Jan und Julia sind ihre Nachbarn.
"Die Nachbarn" (neighbors) is a plural noun. Possessive pronouns before plural nouns also require an ending “-e”.

In the accusative case (direct object case) and dative case (indirect object case), some personal pronouns change their endings. These topics will be discussed under lesson 14 (Pronouns in the accusative) and lesson 20 (Pronouns in the dative).

3. Demonstrative pronouns in the nominative case

Demonstrative pronouns, such as "this," "that," "these," and "those," serve the purpose of differentiating particular objects or individuals from others. In the German language, the demonstrative pronouns corresponding to the English words "that" and "that" are identical to the German definite articles: namely, der, die, das, and die (in the plural form).

English German
Singular demonstrative pronouns
that / this der (for masculine nouns)

die (for feminine nouns)

das (for neuter nous)
Plural demonstrative pronouns
that / these die


Der Mann ist mein Bruder. (That man is my brother.)

Die sind meine Eltern. (That are my parents.)

Die sind meine Kinder. (That are my children.)

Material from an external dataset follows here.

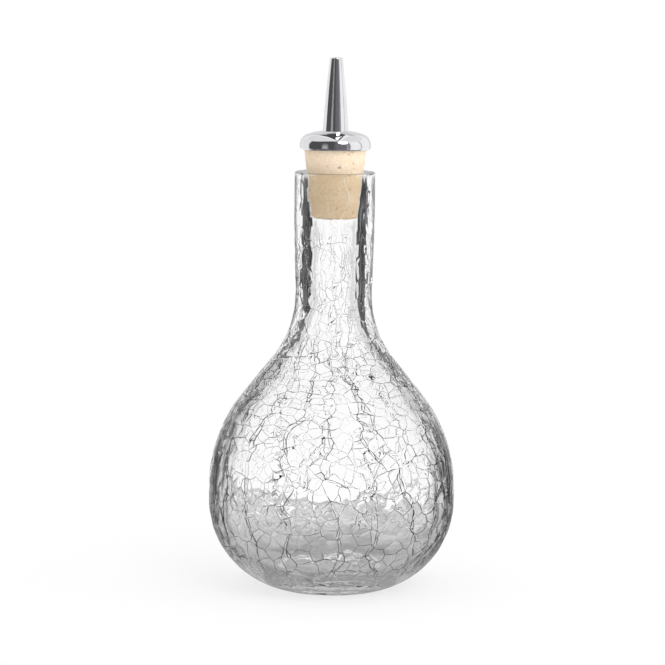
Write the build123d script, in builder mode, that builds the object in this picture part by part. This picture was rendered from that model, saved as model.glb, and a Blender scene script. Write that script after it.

For the English word this, German has a word dieser. It is explained further in the following table.

English German
Singular demonstrative pronouns
this dieser (for masculine nouns)

diese (for feminine nouns)

dieses (for neuter nous)
Plural demonstrative pronouns
these/those diese


Diese Frau ist seine Schwester. (This woman is his sister.)

Dieser Mann ist mein Bruder. (This man is my brother.)

Diese Kinder sind in Gruppe eins. (These children are in group one.)

Dieses Mädchen ist auch in Gruppe eins. (This girl is also in group one.)
"Das Mädchen" is a neuter noun.

4. Reflexive pronouns

A reflexive pronoun can function either as an object or as an indirect object. In the English language, reflexive pronouns include myself, yourself, himself, herself, oneself, itself, ourselves, yourselves, and themselves. These pronouns are all in the objective case (also known as the accusative case), and we will discuss their usage after explaining the German accusative case.